• **EXERCISE AIM**
Below is the data. Give it again, complete and exact.

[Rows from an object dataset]
-.-.-

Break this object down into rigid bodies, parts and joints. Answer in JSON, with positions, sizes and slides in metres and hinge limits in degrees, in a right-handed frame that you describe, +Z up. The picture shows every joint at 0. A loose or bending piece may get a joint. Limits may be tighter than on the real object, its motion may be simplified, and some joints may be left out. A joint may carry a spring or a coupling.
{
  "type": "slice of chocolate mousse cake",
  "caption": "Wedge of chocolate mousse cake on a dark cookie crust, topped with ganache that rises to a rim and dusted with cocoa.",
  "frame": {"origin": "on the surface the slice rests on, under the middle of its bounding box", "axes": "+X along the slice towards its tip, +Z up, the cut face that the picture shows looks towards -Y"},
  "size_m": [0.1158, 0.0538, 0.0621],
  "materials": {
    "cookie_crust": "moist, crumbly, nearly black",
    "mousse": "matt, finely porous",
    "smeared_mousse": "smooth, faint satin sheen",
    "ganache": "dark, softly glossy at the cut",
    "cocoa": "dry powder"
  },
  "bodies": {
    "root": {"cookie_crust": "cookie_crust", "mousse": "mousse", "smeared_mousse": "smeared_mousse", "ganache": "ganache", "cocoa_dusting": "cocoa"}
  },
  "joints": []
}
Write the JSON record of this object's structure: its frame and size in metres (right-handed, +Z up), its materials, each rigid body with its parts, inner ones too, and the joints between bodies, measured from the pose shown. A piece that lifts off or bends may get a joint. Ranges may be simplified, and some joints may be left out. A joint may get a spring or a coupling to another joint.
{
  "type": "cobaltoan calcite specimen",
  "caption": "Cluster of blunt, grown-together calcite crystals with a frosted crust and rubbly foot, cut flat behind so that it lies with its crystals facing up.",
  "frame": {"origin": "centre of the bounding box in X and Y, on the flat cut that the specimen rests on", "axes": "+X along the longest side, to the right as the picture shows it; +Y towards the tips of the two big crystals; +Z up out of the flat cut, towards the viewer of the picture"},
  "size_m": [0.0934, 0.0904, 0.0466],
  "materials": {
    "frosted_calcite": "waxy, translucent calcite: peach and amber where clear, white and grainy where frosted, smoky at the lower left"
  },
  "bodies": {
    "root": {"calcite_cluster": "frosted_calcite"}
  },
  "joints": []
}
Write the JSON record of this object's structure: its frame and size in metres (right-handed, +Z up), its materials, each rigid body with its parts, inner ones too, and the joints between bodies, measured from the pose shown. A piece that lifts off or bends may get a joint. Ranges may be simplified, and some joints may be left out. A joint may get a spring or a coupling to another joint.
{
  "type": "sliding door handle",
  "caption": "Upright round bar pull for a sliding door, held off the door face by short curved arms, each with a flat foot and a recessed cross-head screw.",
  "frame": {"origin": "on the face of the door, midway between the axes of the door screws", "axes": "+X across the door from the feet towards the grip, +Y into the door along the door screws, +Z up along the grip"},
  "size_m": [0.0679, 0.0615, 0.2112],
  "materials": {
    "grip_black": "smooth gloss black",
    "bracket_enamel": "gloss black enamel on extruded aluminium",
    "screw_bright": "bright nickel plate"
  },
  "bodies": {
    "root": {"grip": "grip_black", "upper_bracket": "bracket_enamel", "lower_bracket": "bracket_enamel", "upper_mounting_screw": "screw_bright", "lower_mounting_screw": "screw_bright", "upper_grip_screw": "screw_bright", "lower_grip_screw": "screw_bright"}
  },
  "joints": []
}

-.-.-

• **COMPLETED TASK**
Break this object down into rigid bodies, parts and joints. Answer in JSON, with positions, sizes and slides in metres and hinge limits in degrees, in a right-handed frame that you describe, +Z up. The picture shows every joint at 0. A loose or bending piece may get a joint. Limits may be tighter than on the real object, its motion may be simplified, and some joints may be left out. A joint may carry a spring or a coupling.
{
  "type": "slice of chocolate mousse cake",
  "caption": "Wedge of chocolate mousse cake on a dark cookie crust, topped with ganache that rises to a rim and dusted with cocoa.",
  "frame": {"origin": "on the surface the slice rests on, under the middle of its bounding box", "axes": "+X along the slice towards its tip, +Z up, the cut face that the picture shows looks towards -Y"},
  "size_m": [0.1158, 0.0538, 0.0621],
  "materials": {
    "cookie_crust": "moist, crumbly, nearly black",
    "mousse": "matt, finely porous",
    "smeared_mousse": "smooth, faint satin sheen",
    "ganache": "dark, softly glossy at the cut",
    "cocoa": "dry powder"
  },
  "bodies": {
    "root": {"cookie_crust": "cookie_crust", "mousse": "mousse", "smeared_mousse": "smeared_mousse", "ganache": "ganache", "cocoa_dusting": "cocoa"}
  },
  "joints": []
}
Write the JSON record of this object's structure: its frame and size in metres (right-handed, +Z up), its materials, each rigid body with its parts, inner ones too, and the joints between bodies, measured from the pose shown. A piece that lifts off or bends may get a joint. Ranges may be simplified, and some joints may be left out. A joint may get a spring or a coupling to another joint.
{
  "type": "cobaltoan calcite specimen",
  "caption": "Cluster of blunt, grown-together calcite crystals with a frosted crust and rubbly foot, cut flat behind so that it lies with its crystals facing up.",
  "frame": {"origin": "centre of the bounding box in X and Y, on the flat cut that the specimen rests on", "axes": "+X along the longest side, to the right as the picture shows it; +Y towards the tips of the two big crystals; +Z up out of the flat cut, towards the viewer of the picture"},
  "size_m": [0.0934, 0.0904, 0.0466],
  "materials": {
    "frosted_calcite": "waxy, translucent calcite: peach and amber where clear, white and grainy where frosted, smoky at the lower left"
  },
  "bodies": {
    "root": {"calcite_cluster": "frosted_calcite"}
  },
  "joints": []
}
Write the JSON record of this object's structure: its frame and size in metres (right-handed, +Z up), its materials, each rigid body with its parts, inner ones too, and the joints between bodies, measured from the pose shown. A piece that lifts off or bends may get a joint. Ranges may be simplified, and some joints may be left out. A joint may get a spring or a coupling to another joint.
{
  "type": "sliding door handle",
  "caption": "Upright round bar pull for a sliding door, held off the door face by short curved arms, each with a flat foot and a recessed cross-head screw.",
  "frame": {"origin": "on the face of the door, midway between the axes of the door screws", "axes": "+X across the door from the feet towards the grip, +Y into the door along the door screws, +Z up along the grip"},
  "size_m": [0.0679, 0.0615, 0.2112],
  "materials": {
    "grip_black": "smooth gloss black",
    "bracket_enamel": "gloss black enamel on extruded aluminium",
    "screw_bright": "bright nickel plate"
  },
  "bodies": {
    "root": {"grip": "grip_black", "upper_bracket": "bracket_enamel", "lower_bracket": "bracket_enamel", "upper_mounting_screw": "screw_bright", "lower_mounting_screw": "screw_bright", "upper_grip_screw": "screw_bright", "lower_grip_screw": "screw_bright"}
  },
  "joints": []
}